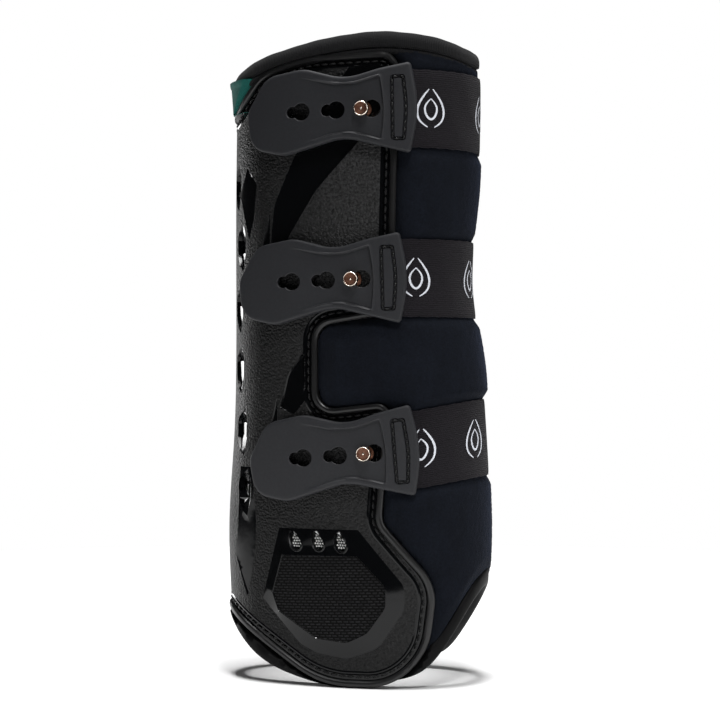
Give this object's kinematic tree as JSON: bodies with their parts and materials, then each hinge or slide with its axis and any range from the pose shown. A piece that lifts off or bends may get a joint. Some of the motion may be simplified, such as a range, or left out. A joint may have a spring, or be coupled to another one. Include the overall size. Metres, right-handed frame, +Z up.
{
  "type": "horse tendon boot",
  "caption": "Protective tendon boot for a horse's front leg: moulded shell on a soft neoprene sleeve, closed by elastic straps with keyhole tabs on studs.",
  "frame": {"origin": "on the axis of the leg channel, level with the boot's lowest edge", "axes": "+Z up the leg, +X towards the front of the leg, -X the tendon, -Y the outer (lateral) side with the studs, +Y the inner (medial) side"},
  "size_m": [0.1252, 0.0909, 0.3001],
  "materials": {
    "shell": "satin",
    "woven_panel": "satin",
    "thread": "satin",
    "mesh": "satin",
    "foam": "matte",
    "neoprene": "matte",
    "lining": "matte",
    "collar": "matte",
    "binding": "satin",
    "elastic": "matte",
    "tab_rubber": "matte",
    "stud_metal": "polished",
    "copper": "satin",
    "ribbon": "satin",
    "print_white": "matte"
  },
  "bodies": {
    "boot": {"shell": "shell", "shell_stitching": "thread", "strike_pad_lateral": "woven_panel", "strike_pad_medial": "woven_panel", "shield_mesh_lateral": "mesh", "shield_mesh_medial": "mesh", "tendon_mesh_lateral": "mesh", "tendon_mesh_medial": "mesh", "tendon_pad": "foam", "neoprene_body": "neoprene", "inner_lining": "lining", "top_roll": "collar", "bottom_binding": "binding", "label_ribbon": "ribbon", "stud_top": "stud_metal", "stud_flange_top": "copper", "stud_backplate_top": "stud_metal", "elastic_front_top": "elastic", "strap_anchor_top": "tab_rubber", "stud_middle": "stud_metal", "stud_flange_middle": "copper", "stud_backplate_middle": "stud_metal", "elastic_front_middle": "elastic", "strap_anchor_middle": "tab_rubber", "stud_bottom": "stud_metal", "stud_flange_bottom": "copper", "stud_backplate_bottom": "stud_metal", "elastic_front_bottom": "elastic", "strap_anchor_bottom": "tab_rubber"},
    "strap_top": {"elastic_side_top": "elastic"},
    "tab_top": {"tab_top": "tab_rubber", "tab_stitching_top": "thread"},
    "strap_middle": {"elastic_side_middle": "elastic"},
    "tab_middle": {"tab_middle": "tab_rubber", "tab_stitching_middle": "thread"},
    "strap_bottom": {"elastic_side_bottom": "elastic"},
    "tab_bottom": {"tab_bottom": "tab_rubber", "tab_stitching_bottom": "thread"}
  },
  "joints": [
    {"name": "strap_top_open", "type": "hinge", "parent": "boot", "child": "strap_top", "pos_m": [0.04669, -0.03012, 0], "axis": [0, 0, 1], "range_deg": [0, 120]},
    {"name": "tab_top_pull", "type": "hinge", "parent": "strap_top", "child": "tab_top", "pos_m": [0.012, 0.115, 0], "axis": [0, 0, -1], "range_deg": [0, 1.74]},
    {"name": "strap_middle_open", "type": "hinge", "parent": "boot", "child": "strap_middle", "pos_m": [0.04389, -0.03097, 0], "axis": [0, 0, 1], "range_deg": [0, 120]},
    {"name": "tab_middle_pull", "type": "hinge", "parent": "strap_middle", "child": "tab_middle", "pos_m": [0.012, 0.115, 0], "axis": [0, 0, -1], "range_deg": [0, 1.74]},
    {"name": "strap_bottom_open", "type": "hinge", "parent": "boot", "child": "strap_bottom", "pos_m": [0.05045, -0.03048, 0], "axis": [0, 0, 1], "range_deg": [0, 120]},
    {"name": "tab_bottom_pull", "type": "hinge", "parent": "strap_bottom", "child": "tab_bottom", "pos_m": [0.012, 0.115, 0], "axis": [0, 0, -1], "range_deg": [0, 1.74]}
  ]
}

(EXERCISE REQUIREMENTS):
Some lines of the data above may hold the word "bodies"; report how many do, and nothing else.

(TASK ANSWER):
2